The memo, reproduced in documents presented to the High Court, said the complaint was “worked through” by Home Office officials and that “further work is being done … to reflect comments from Rwanda on the draft we shared”.
The claimants’ legal team, led by Raza Hussain QC, said that previous correspondence with the Home Office had suggested that the assessment of Rwanda was impartial and objective.
“Those assertions are difficult to reconcile with a scenario whereby the Rwandan government was given the opportunity to comment on the final draft, and to suggest amendments to passages concerning its own human rights record,” their written argument added.
Lawyers said the Home Office’s legal team had made several unexplained redactions to some documents, including those covering Rwanda’s previous asylum deal with Israel, which was ruled illegal by the Israeli Supreme Court.
Some passages were restored after complaints but a letter from the home secretary’s representatives claimed the government’s relationship with Rwanda was sensitive, adding: “Whilst we work closely with them on many international priorities (free trade, climate change, development etc) we are also a ‘critical friend’ in raising human rights violations and the lack of political space in Rwanda, as well as on the official narrative of the 1994 genocide.
“An asylum processing agreement could potentially place us in an awkward situation if the government threatened to suspend it if we did not comply with their expectations in these areas.”
The claimant’s submissions to the High Court show numerous memos flying around the Foriegn Office over the agreement, with many raising concerns about Rwanda’s human rights record and “concerns over violations for political opposition or those who oppose president Paul Kagame”.
On 26 May 2021, an internal email within the Foreign Office indicated that the then-foreign secretary Dominic Raab had said the test should be “whether, with financial support, the host country could get up to European Convention of Human Rights standards”.

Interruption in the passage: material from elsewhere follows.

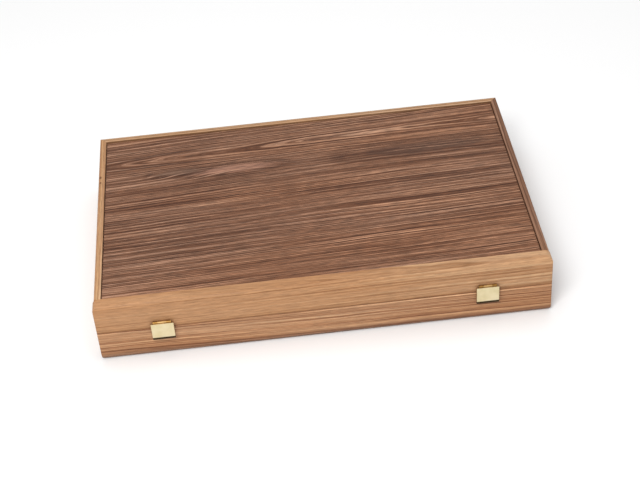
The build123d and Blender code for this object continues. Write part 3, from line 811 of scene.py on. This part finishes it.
def rounded_cube(node, name, material):
    """The cube of a node of the frame, with soft round edges."""
    low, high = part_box(node)
    middle = (low + high) / 2
    size = high.x - low.x

    def build(shape):
        bmesh.ops.create_cube(shape, size=size, matrix=Matrix.Translation(middle))
        bmesh.ops.bevel(shape, geom=list(shape.edges), offset=EDGE_RADIUS, segments=5, profile=0.5,
                        affect="EDGES")

    cube = solid_from(build, name, material)
    soften(cube.data, degrees=40)
    return cube, middle, size


def pip_shape(shape):
    """Filled pip: a shallow lens about Z, a hair proud of the face."""
    turned(shape, [(0, -0.0004), (0.0009, -0.0003), (0.0012, 0.0), (0.0010, 0.00004), (0, 0.00007)],
           PIP_SIDES)


def pip_tree():
    """Geometry tree: a pip on each point, facing the way that the point says."""
    tree = bpy.data.node_groups.new("set_pips", "GeometryNodeTree")
    sockets = tree.interface
    sockets.new_socket("Geometry", in_out="INPUT", socket_type="NodeSocketGeometry")
    sockets.new_socket("Pip", in_out="INPUT", socket_type="NodeSocketObject")
    sockets.new_socket("Material", in_out="INPUT", socket_type="NodeSocketMaterial")
    sockets.new_socket("Geometry", in_out="OUTPUT", socket_type="NodeSocketGeometry")
    given = tree.nodes.new("NodeGroupInput").outputs
    facing = add(tree, "GeometryNodeInputNamedAttribute", {"Name": "facing"}, data_type="FLOAT_VECTOR")
    turn = add(tree, "FunctionNodeAlignRotationToVector", {"Vector": facing.outputs[0]}, axis="Z")
    pip = add(tree, "GeometryNodeObjectInfo", {"Object": given["Pip"]})
    pips = add(tree, "GeometryNodeInstanceOnPoints", {"Points": given["Geometry"],
                                                      "Instance": pip.outputs["Geometry"],
                                                      "Rotation": turn.outputs[0]})
    real = add(tree, "GeometryNodeRealizeInstances", {0: pips.outputs[0]})
    done = add(tree, "GeometryNodeSetMaterial", {"Geometry": real.outputs[0],
                                                 "Material": given["Material"]})
    result = tree.nodes.new("NodeGroupOutput")
    tree.links.new(done.outputs[0], result.inputs[0])
    return tree


ivory_resin = resin("ivory_resin", colour(240, 232, 210), colour(226, 214, 186))
brown_resin = resin("brown_resin", colour(84, 46, 28), colour(58, 32, 20))
set_pips = pip_tree()
one_pip = solid_from(pip_shape, "one_pip", ivory_resin)
for tone_name, body_resin, pip_resin in (("light", ivory_resin, brown_resin),
                                         ("dark", brown_resin, ivory_resin)):
    for place_name, letter in (("front", "a"), ("back", "b")):
        node = f"{tone_name}_{place_name}_die"
        die, middle, size = rounded_cube(node, f"{tone_name}_{place_name}_cube", body_resin)
        places, facings = [], []
        for number, (normal, first) in enumerate(FACES, start=1):
            normal, first = Vector(normal), Vector(first)
            second = normal.cross(first)
            for row_step, column_step in PIP_GRIDS[number]:
                offset = (first * row_step * size * PIP_SPACING
                          + second * column_step * size * PIP_SPACING)
                places.append(middle + normal * size / 2 + offset)
                facings.append(normal)
        mesh = bpy.data.meshes.new(f"{node}_pips")
        mesh.from_pydata(places, [], [])
        facing = mesh.attributes.new("facing", "FLOAT_VECTOR", "POINT")
        facing.data.foreach_set("vector", [part for normal in facings for part in normal])
        pips = bpy.data.objects.new(f"{node}_pips", mesh)
        bpy.context.scene.collection.objects.link(pips)
        apply_tree(pips, set_pips, {"Pip": one_pip, "Material": pip_resin})
        soften(pips.data, degrees=40)
        for piece in (die, pips):
            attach(piece, f"{tone_name}_die_{letter}")
        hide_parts(node)
bpy.data.objects.remove(one_pip)

cube, cube_middle, cube_size = rounded_cube("doubling_cube", "rounded_doubling_cube", ivory_resin)
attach(cube, "stake_cube")
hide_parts("doubling_cube")
for step, (normal, first) in enumerate(FACES, start=1):
    normal, first = Vector(normal), Vector(first)
    name = f"numeral_{2 ** step}"
    text = bpy.data.curves.new(name, "FONT")
    text.body = str(2 ** step)
    text.size = NUMERAL_HEIGHT
    text.align_x = "CENTER"
    text.align_y = "CENTER"
    text.extrude = NUMERAL_THICKNESS
    holder = bpy.data.objects.new(name, text)
    bpy.context.scene.collection.objects.link(holder)
    bpy.context.view_layer.update()
    mesh = bpy.data.meshes.new_from_object(holder.evaluated_get(bpy.context.evaluated_depsgraph_get()))
    bpy.data.objects.remove(holder)
    second = normal.cross(first)
    turn = Matrix((first, second, normal)).transposed().to_4x4()
    mesh.transform(Matrix.Translation(cube_middle + normal * (cube_size / 2 - NUMERAL_SINK)) @ turn)
    mesh.materials.clear()
    mesh.materials.append(brown_resin)
    numeral = bpy.data.objects.new(name, mesh)
    bpy.context.scene.collection.objects.link(numeral)
    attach(numeral, "stake_cube")

# Studio
# A pale floor under a plain white surround, with one soft lamp at the front left and a wider one
# overhead. The camera stands where the photograph's stood, as worked out from the case's edges.

FLOOR_REACH = 4.0
corners = [(across * FLOOR_REACH, deep * FLOOR_REACH, 0)
           for across, deep in ((-1, -1), (1, -1), (1, 1), (-1, 1))]
floor_mesh = bpy.data.meshes.new("floor")
floor_mesh.from_pydata(corners, [], [(0, 1, 2, 3)])
floor = bpy.data.objects.new("floor", floor_mesh)
bpy.context.scene.collection.objects.link(floor)
floor_material, _, floor_shader = new_material("pale_floor")
floor_shader.inputs["Base Color"].default_value = (0.93, 0.93, 0.93, 1.0)
floor_shader.inputs["Roughness"].default_value = 0.9
floor_mesh.materials.append(floor_material)
floor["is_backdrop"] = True

world = bpy.data.worlds.new("studio")
bpy.context.scene.world = world
world.use_nodes = True
surround = world.node_tree.nodes["Background"]
surround.inputs["Color"].default_value = (1.0, 1.0, 1.0, 1.0)
surround.inputs["Strength"].default_value = 0.62


def softbox(name, place, aim, width, power):
    """A square area light that looks at a point."""
    lamp = bpy.data.lights.new(name, "AREA")
    lamp.size = width
    lamp.energy = power
    holder = bpy.data.objects.new(name, lamp)
    holder.location = place
    holder.rotation_euler = (Vector(aim) - Vector(place)).to_track_quat("-Z", "Y").to_euler()
    bpy.context.scene.collection.objects.link(holder)


LAMP_AIM = (0, 0, 0.03)
softbox("key_light", (-0.5, -1.2, 1.7), LAMP_AIM, width=0.8, power=24.0)
softbox("top_light", (0.1, 0.5, 2.1), LAMP_AIM, width=1.4, power=10.0)

CAMERA_AZIMUTH = math.radians(-2.49)
CAMERA_ELEVATION = math.radians(38.97)
CAMERA_ROLL = math.radians(4.70)
CAMERA_DISTANCE = 1.6384
CAMERA_AIM = Vector((0.0060, -0.0017, 0.0))
CAMERA_LENS = 80.45
CAMERA_SENSOR = 36.0
back = Vector((math.sin(CAMERA_AZIMUTH) * math.cos(CAMERA_ELEVATION),
               -math.cos(CAMERA_AZIMUTH) * math.cos(CAMERA_ELEVATION), math.sin(CAMERA_ELEVATION)))
level = Vector((math.cos(CAMERA_AZIMUTH), math.sin(CAMERA_AZIMUTH), 0))
upright = back.cross(level)
right = level * math.cos(CAMERA_ROLL) - upright * math.sin(CAMERA_ROLL)
up = level * math.sin(CAMERA_ROLL) + upright * math.cos(CAMERA_ROLL)
camera = bpy.data.objects.new("camera", bpy.data.cameras.new("camera"))
camera.data.lens = CAMERA_LENS
camera.data.sensor_width = CAMERA_SENSOR
camera.matrix_world = (Matrix.Translation(CAMERA_AIM + back * CAMERA_DISTANCE)
                       @ Matrix((right, up, back)).transposed().to_4x4())
bpy.context.scene.collection.objects.link(camera)
bpy.context.scene.camera = camera
bpy.context.scene.view_settings.view_transform = "Standard"

low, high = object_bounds()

In March last year, Foreign Office officials sent a note to Mr Raab warning that if Rwanda was selected, the government would need to “constrain UK positions on Rwanda’s human rights record, and to absorb resulting criticism” from parliament and charities.
Documents revealed on Tuesday indicated that Home Office officials visited Rwanda prior to the creation of the memorandum of understanding.
A memo from 3 March stated that the country “depends heavily” on the UN Refugee Agency (UNHCR) and aid agencies for delivering their domestic asylum system and that there was “no independent verification” for Kigali’s claims over its capabilities.
But in the same document, the Home Office expressed reluctance to engage with the UNHCR on the basis that it would “give them more time to organise their campaign against these measures when they are announced”.
The UNHCR has intervened in the ongoing legal challenge and voiced its opposition to the plan, while accusing the British government of misrepresenting its position to suggest it was supportive in early statements.
An internal government memo from 12 April, a day before the memorandum of understanding was signed, said the agreement was “unenforceable, consisting in part of upfront payments, meaning fraud risk is very high”.
It added: “There is limited evidence about whether these proposals will be a sufficient deterrent for those seeking to enter the UK illegally. If [legally] challenged, there is a risk we will not be able to sufficiently demonstrate ‘objectivity’, based on rigorous analysis of the evidence.
“We have therefore assessed this element of the policy as red [ie in terms of risk level].”
A statement from the Home Office’s asylum processing department the following day suggested that initial flights to Rwanda would be used to “fine tune the approach to transfers out of the UK and allow Rwanda to further test their processes”.
The claimants’ lawyers said it suggested that the failed 14 June flight, which was grounded following legal challenges, “was to ‘test’ Rwanda’s refugee status determination processes, rather than being organised in circumstances where the home secretary had lawfully satisfied herself that those processes were already safe.”
Written arguments from the Home Office legal team defended its “extensive” disclosure of documents and said the process was ongoing but that the full judicial review of the Rwanda policy should still be held on 5 September.
It said the policy aimed “to deter the making of dangerous and unnecessary journeys from safe third countries to the UK”.
It said five of the claimants threatened with removal to Rwanda had been freed from immigration detention after launching separate legal action over unlawful detention, and another man has absconded.
Five claimants have also been put in the National Referral Mechanism process for potential trafficking and modern slavery victims, and been told they have “reasonable grounds” for claims.
The hearing was to decide the next steps in the legal challenge, brought by several asylum seekers facing transfer to Rwanda, Detention Action, Care4Calais and the PCS union.
Lord Justice Lewis and Mr Justice Swift said they would give their judgment on dates and legal directions for the full judicial review on Wednesday morning.